Unless there are further political objections, one of the few remaining revenue raising changes in the recent spring budget was the reduction in the £5,000 dividend allowance from April 2018.
From this date the allowance will drop to £2,000.
This measure will increase the tax charge for investors with significant, quoted share portfolios and the director/shareholders of private companies who minimise their tax and National Insurance by taking a low proportion of their remuneration as salary and any balance as dividends.
A person with annual dividends of £5,000 may see the following amounts added to their tax bill for 2018-19, dependant on where the dividends sit in their basic, higher and additional rate income tax bands:
- Basic rate tax payers – an increase of £225.
- Higher rate tax payers – an increase of £975, and
- Additional rate tax payers – an increase of £1,143.
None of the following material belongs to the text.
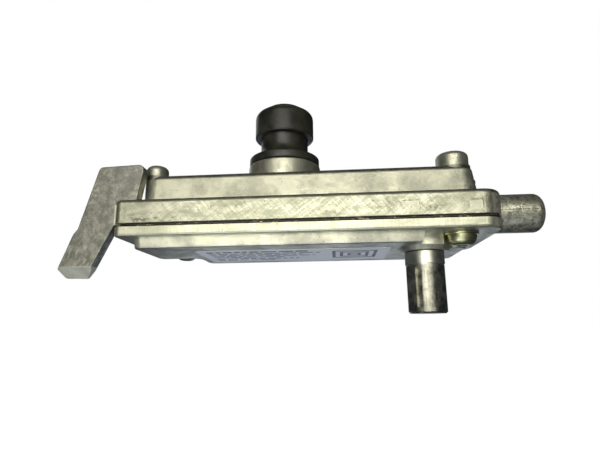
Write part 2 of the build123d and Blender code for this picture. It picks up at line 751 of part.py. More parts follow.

The current average dividend yield for FTSE 100 companies is close to 3%. Based on this estimate, holders of portfolios in excess of £67,000, may see an increase in their tax bill next year. There has been speculation in the press suggesting that affected investors (in quoted companies) may be able to use ISAs to shelter some of their dividend income from an income tax charge.
Director/shareholders who have adopted to the low salary high dividend approach will suffer a tax increase, but it is likely that the benefits of this strategy will still outweigh the tax and NIC cost of being self-employed.